Despite the easygoing tone, the band takes its music very seriously. Before a gig, it practices each of four songs for two to three weeks.

“I like the way we can be serious about the music without being serious about ourselves,” says Steve Tolopka, music director and band webmaster. Tolopka says his favorite aspect of playing with Get a Life is “the thrill of putting smiles on people’s faces when we’re on the parade route or at an event.” Tolopka adds, “I like that we’re shameless and invent goofy stuff on the fly as long as we think it’ll be entertaining.”

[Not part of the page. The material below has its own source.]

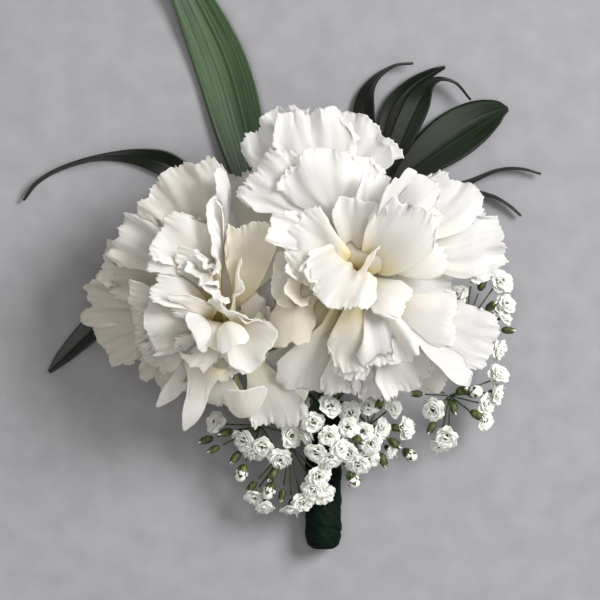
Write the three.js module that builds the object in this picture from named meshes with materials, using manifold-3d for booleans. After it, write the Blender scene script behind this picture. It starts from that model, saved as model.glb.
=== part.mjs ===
// Boutonniere: two white double carnations, ruscus leaves and baby's breath, bound with floral tape.
// Millimetres. It lies on its back: +Y runs from the taped end to the leaf tips, and +Z is up.
// Every place below is measured from one design origin. The whole is recentred at the end, so that
// its origin is the middle of the underside of its box.
import * as THREE from "three";
import * as BufferGeometryUtils from "three/addons/utils/BufferGeometryUtils.js";
import Module from "manifold-3d";

const wasm = await Module();
wasm.setup();

const group = new THREE.Group();
const seatGap = 0.3; // between pieces that touch

// ---------------------------------------------------------------- materials

function finish(color, roughness) {
  return new THREE.MeshStandardMaterial({ color, roughness, metalness: 0 });
}

const petalFinish = finish(0xf2f0ea, 0.75);
const calyxFinish = finish(0x5d7a4a, 0.6);
const flowerStemFinish = finish(0x6b8455, 0.6);
const leafFinish = finish(0x24402a, 0.4);
const leafStemFinish = finish(0x35552f, 0.5);
const sprigFinish = finish(0xe6eadb, 0.75);
const tapeFinish = finish(0x16342a, 0.65);
const wireFinish = new THREE.MeshStandardMaterial({ color: 0x2f4a36, roughness: 0.4, metalness: 0.6 });

// ---------------------------------------------------------------- solids

function addPiece(name, geometry, material) {
  const mesh = new THREE.Mesh(geometry, material);
  mesh.name = name;
  group.add(mesh);
}

function vec(point) {
  return new THREE.Vector3(point[0], point[1], point[2]);
}

function plainTriangles(geometry) {
  const bare = geometry.clone();
  bare.deleteAttribute("normal");
  bare.deleteAttribute("uv");
  return BufferGeometryUtils.mergeVertices(bare, 1e-4);
}

// A closed blade from a grid of points: both faces are offset from the middle surface.
function blade(rows, thickness) {
  const rowCount = rows.length;
  const columnCount = rows[0].length;
  const faces = [[], []];
  for (let i = 0; i < rowCount; i += 1) {
    for (let j = 0; j < columnCount; j += 1) {
      const along = rows[Math.min(i + 1, rowCount - 1)][j].clone().sub(rows[Math.max(i - 1, 0)][j]);
      const across = rows[i][Math.min(j + 1, columnCount - 1)].clone().sub(rows[i][Math.max(j - 1, 0)]);
      const offset = along.cross(across).normalize().multiplyScalar(thickness / 2);
      faces[0].push(rows[i][j].clone().add(offset));
      faces[1].push(rows[i][j].clone().sub(offset));
    }
  }
  const points = faces.flat();
  const far = rowCount * columnCount;
  const at = (i, j) => i * columnCount + j;
  const index = [];
  const quad = (a, b, c, d) => index.push(a, b, c, a, c, d);
  for (let i = 0; i + 1 < rowCount; i += 1) {
    for (let j = 0; j + 1 < columnCount; j += 1) {
      quad(at(i, j), at(i + 1, j), at(i + 1, j + 1), at(i, j + 1));
      quad(far + at(i, j), far + at(i, j + 1), far + at(i + 1, j + 1), far + at(i + 1, j));
    }
  }
  const rim = [];
  for (let j = 0; j + 1 < columnCount; j += 1) rim.push(at(0, j));
  for (let i = 0; i + 1 < rowCount; i += 1) rim.push(at(i, columnCount - 1));
  for (let j = columnCount - 1; j > 0; j -= 1) rim.push(at(rowCount - 1, j));
  for (let i = rowCount - 1; i > 0; i -= 1) rim.push(at(i, 0));
  rim.forEach((a, k) => {
    const b = rim[(k + 1) % rim.length];
    quad(a, b, far + b, far + a);
  });
  const geometry = new THREE.BufferGeometry().setFromPoints(points);
  geometry.setIndex(index);
  return facingOut(geometry);
}

function facingOut(geometry) {
  const position = geometry.getAttribute("position");
  const index = geometry.getIndex().array;
  const [a, b, c] = [new THREE.Vector3(), new THREE.Vector3(), new THREE.Vector3()];
  let volume = 0;
  for (let k = 0; k < index.length; k += 3) {
    a.fromBufferAttribute(position, index[k]);
    b.fromBufferAttribute(position, index[k + 1]);
    c.fromBufferAttribute(position, index[k + 2]);
    volume += a.dot(b.cross(c));
  }
  if (volume < 0) {
    geometry.setIndex(Array.from(index).reverse());
  }
  geometry.computeVertexNormals();
  return geometry;
}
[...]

Tolopka’s wife, Janet, plays in the band as well. “In case you want to know,” jokes Steve, “Janet plays alto sax, and since I play tenor, that makes us people of the opposite sax!” You can almost hear Get a Life’s snare drummers providing the rim shot!

Enduring Passion

Before 1994, Pulido (along with other current members of Get a Life) was a member of Portland’s One More Time Around Again Marching Band. That’s an enormous band with some 500 members, which has marched at the Rose Bowl Parade, but understandably this band only musters for around three events per year. Pulido discovered, however, that fans and musicians wanted more marching band music played by people with an enduring passion for oompah.

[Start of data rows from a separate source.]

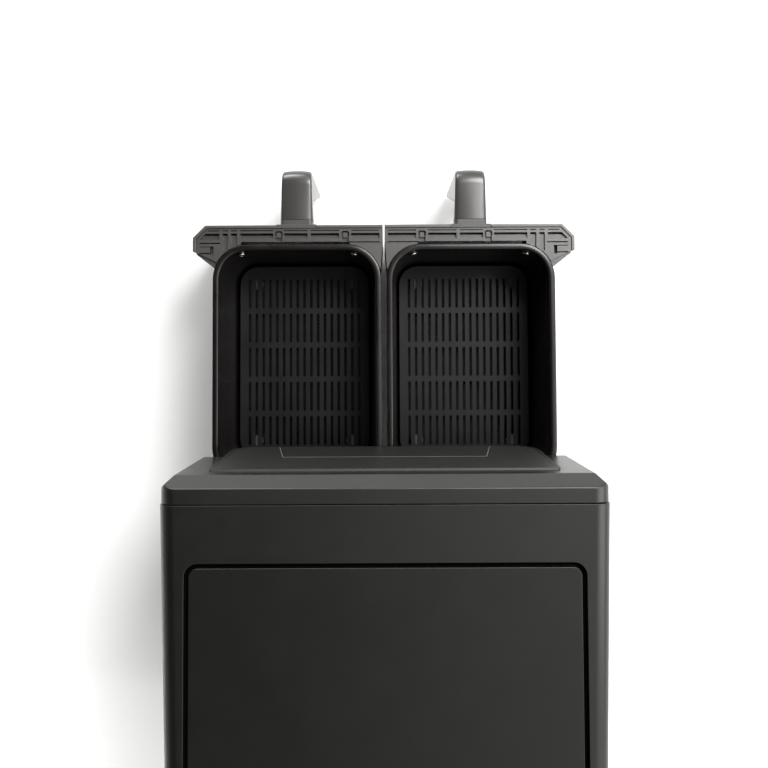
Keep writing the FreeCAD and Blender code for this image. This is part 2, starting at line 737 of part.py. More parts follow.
def pan():
    tub = pan_form(PAN_LIP, RIM - PAN_DEPTH, RIM, PAN_FOOT_RADIUS)
    tub = tub.fuse(pan_slab(0, RIM - PAN_LIP_THICK, RIM))
    tub = tub.cut(pan_form(PAN_LIP + PAN_SHEET, PAN_FLOOR, RIM + 1,
                           PAN_FOOT_RADIUS - PAN_SHEET))
    return tub.cut(rivet_holes())


def pan_rivets():
    """Screws through the pan's front wall into the drawer frame."""
    shank = rod_y(RIVET_RADIUS, 0, RIVET_Z, FRONT + 13, rivet_wall() + 1.0)
    head = Part.makeCone(4.6, 3.2, 1.8, V(0, rivet_wall() + 0.9, RIVET_Z), V(0, 1, 0))
    return at_corners(shank.fuse(head))


def crisper_plate():
    z0 = PAN_FLOOR + CRISPER_LIFT
    lean = PAN_LIP + PAN_SHEET + PAN_DRAFT * (RIM - z0) / PAN_DEPTH + CRISPER_GAP
    width = PAN_WIDTH - 2 * lean
    length = PAN_LENGTH - 2 * lean
    plate = round_slab(PAN_X, PAN_Y, width, length, PAN_RADIUS - lean, z0, z0 + CRISPER_THICK)
    skirt = round_slab(PAN_X, PAN_Y, width, length, PAN_RADIUS - lean, z0 - 5, z0)
    skirt = skirt.cut(round_slab(PAN_X, PAN_Y, width - 4, length - 4, PAN_RADIUS - lean - 2,
                                 z0 - 6, z0))
    slots = []
    for column in range(-CRISPER_COLUMNS, CRISPER_COLUMNS + 1):
        for row in range(-2, 3):
            y = PAN_Y + row * CRISPER_ROW
            slots.append(slot(PAN_X + column * CRISPER_PITCH, y, CRISPER_SLOT,
                              CRISPER_SLOT_LENGTH, z0 - 10, z0 + 10))
    return plate.fuse(skirt).cut(Part.makeCompound(slots))


def crisper_feet():
    """Silicone feet under the plate, standing on the pan's floor."""
    z1 = PAN_FLOOR + CRISPER_LIFT
    feet = []
    for sx in (-1, 1):
        for sy in (-1, 1):
            feet.append(Part.makeCone(5.0, 6.5, z1 - PAN_FLOOR,
                                      V(PAN_X + sx * 55, PAN_Y + sy * 92, PAN_FLOOR), UP))
    return Part.makeCompound(feet)


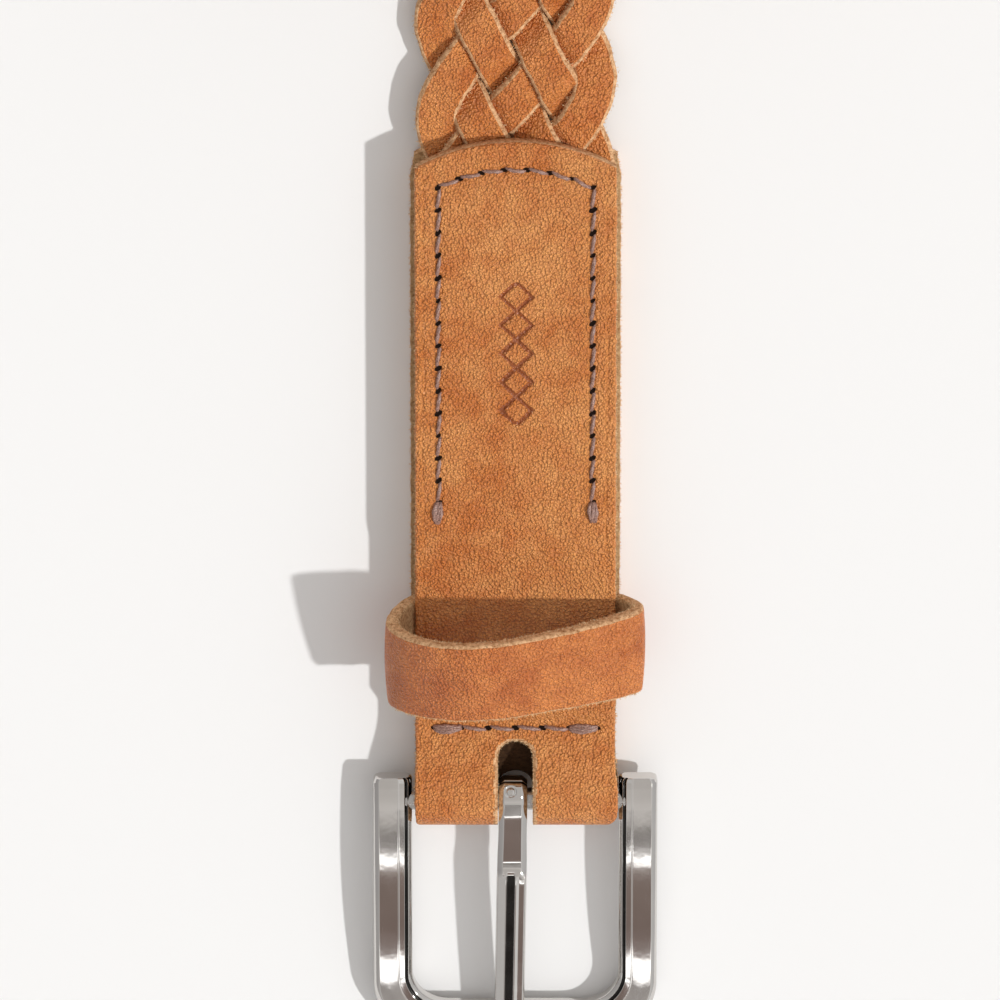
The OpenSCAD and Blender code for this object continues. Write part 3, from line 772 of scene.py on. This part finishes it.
def bar_tack(name, places, at, radius, body, seed):
    """Short bunches of thread sewn over themselves: each place is two ends."""
    r = np.random.default_rng(seed)
    t = np.linspace(0, 1, 26)
    arch = np.sin(math.pi * t)
    # Each pass over the bunch: how far it bows to the side, and how far it crosses over.
    passes = ((-0.66, 0.35), (0.62, -0.25), (0.0, -0.6), (0.2, 0.6), (-0.3, 0.1))
    tubes = []
    for a, b in places:
        a, b = np.array(a), np.array(b)
        n = np.array([-(b - a)[1], (b - a)[0]]) / np.linalg.norm(b - a)
        for bow, cross in passes:
            line = a[None] + (b - a)[None] * t[:, None]
            aside = bow * arch ** 0.6 + cross * (t - 0.5) + r.uniform(-0.1, 0.1)
            line = line + n[None] * aside[:, None]
            lift = -0.5 + (0.5 + radius * r.uniform(0.8, 1.9)) * arch ** 0.4
            path = at(line[:, 0], line[:, 1], lift)
            tubes.append(sweep(path, radius, phase=r.uniform(0, TAU)))
    thread_mesh(name, tubes, body)


head_turns = [0.75 if abs(x) > ROW_X - 0.1 else -0.15 for x, y in head_holes]
holes_mesh("head_seam_holes", head_holes, face_at(1), "strap", 31, head_turns)
holes_mesh("cross_seam_holes", cross_holes, face_at(1), "strap", 32, [-0.3] * len(cross_holes))
stitches("head_seam_top", head_holes, face_at(1), 0.34, "strap", "head_top_thread", seed=3,
         slant=0.30)
stitches("head_seam_under", head_holes, face_at(-1), 0.16, "strap", "head_bobbin_thread", seed=4)
stitches("cross_seam_top", cross_holes, face_at(1), 0.38, "strap", "cross_top_thread", seed=5,
         slant=0.35)
stitches("cross_seam_under", cross_holes, face_at(-1), 0.4, "strap", "cross_bobbin_thread", seed=6)
low = head_holes[0][1]
tacks = [((-ROW_X, low), (-ROW_X - 0.3, low - 3.9)), ((ROW_X, low), (ROW_X + 0.2, low - 3.6)),
         (cross_holes[0], cross_holes[1]), (cross_holes[-2], cross_holes[-1])]
bar_tack("seam_tacks", tacks, face_at(1), 0.34, "strap", 33)
tack_ends = [(-ROW_X - 0.3, low - 4.0), (ROW_X + 0.2, low - 3.7)]
holes_mesh("tack_holes", tack_ends, face_at(1), "strap", 34, [0.75, 0.75])

# ---------- keeper
def closed_curve(knots, count):
    """Even points of a smooth closed curve through the knots, and their run along it."""
    knots = np.array(knots, dtype=float)
    n = len(knots)
    t = np.linspace(0, n, 60 * n, endpoint=False)
    i, f = t.astype(int), (t % 1.0)[:, None]
    p0, p1, p2, p3 = (knots[(i + k) % n] for k in (-1, 0, 1, 2))
    curve = 0.5 * (2 * p1 + (p2 - p0) * f + (2 * p0 - 5 * p1 + 4 * p2 - p3) * f ** 2
                   + (3 * p1 - p0 - 3 * p2 + p3) * f ** 3)
    loop = np.vstack([curve, curve[:1]])
    run = np.concatenate([[0], np.cumsum(np.hypot(*np.diff(loop, axis=0).T))])
    even = np.linspace(0, run[-1], count, endpoint=False)
    return np.stack([np.interp(even, run, loop[:, 0]), np.interp(even, run, loop[:, 1])], -1), even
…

Pulido’s story of how Get a Life got its start sounds, appropriately enough, like a tall tale. It begins with Pulido and a friend, known only as “Big John,” taking a road trip and fighting in the back seat of a car. They were horsing around so much that the driver got frustrated. He turned to them and said, “Why don’t you guys just quit and get a life?” And that, Pulido promises, was the beginning of his new journey.

Starting out with only 14 members, Get a Life began marching in parades in 1994. More recently, in November 2005, an impressive 120 Get a Lifers performed at Disneyland’s 50th Anniversary Parade. The day after, undoubtedly with sore muscles and blistered feet, the band got up and marched in the Pasadena, California, Doo Dah Parade, which is billed as America’s favorite “other parade,” an irreverent spoof on the Rose Bowl Parade.

Proud of It

Fitting right in with the Doo Dah Parade ethos, the Get a Life Marching Band does not play traditional marching band music, and members do not wear typical marching band uniforms either. They march to rock ‘n’ roll and funky numbers and are dressed in khaki shorts and white T-shirts.

The band’s baton twirlers even march right along with them. “They wear short skirts, too—yikes!” laughs Pulido, adding, “many of us are in our 50s and 60s, and we’re proud of it.” Pulido, who is 56, admits that he has shoulder aches from the drum harness he has to wear, but he wouldn’t give up marching for the world.

Tolopka likes to think that people go through three stages when they watch Get a Life perform. The first stage is, “Huh? Who are those guys—what the heck kind of band is that?!” The second stage kicks in maybe half-way through the act: “Man, those guys can still play!” The third stage, acceptance and nostalgia, begins as soon as the bass drum’s boom fades out of earshot: “They were a blast—I hope we can see them again!”

Good things come in threes: according to its website—www.getalifemb.org—the band has three things in common: all members belonged to a high school or college marching band, all have not gotten over it, and all would rather miss a note than a meal.

The last point, about food (a band obsession), has inspired Get a Life’s irreverent motto—one that will resonate with any musician who has ever labeled themselves a starving artist—“Are you gonna eat that?!”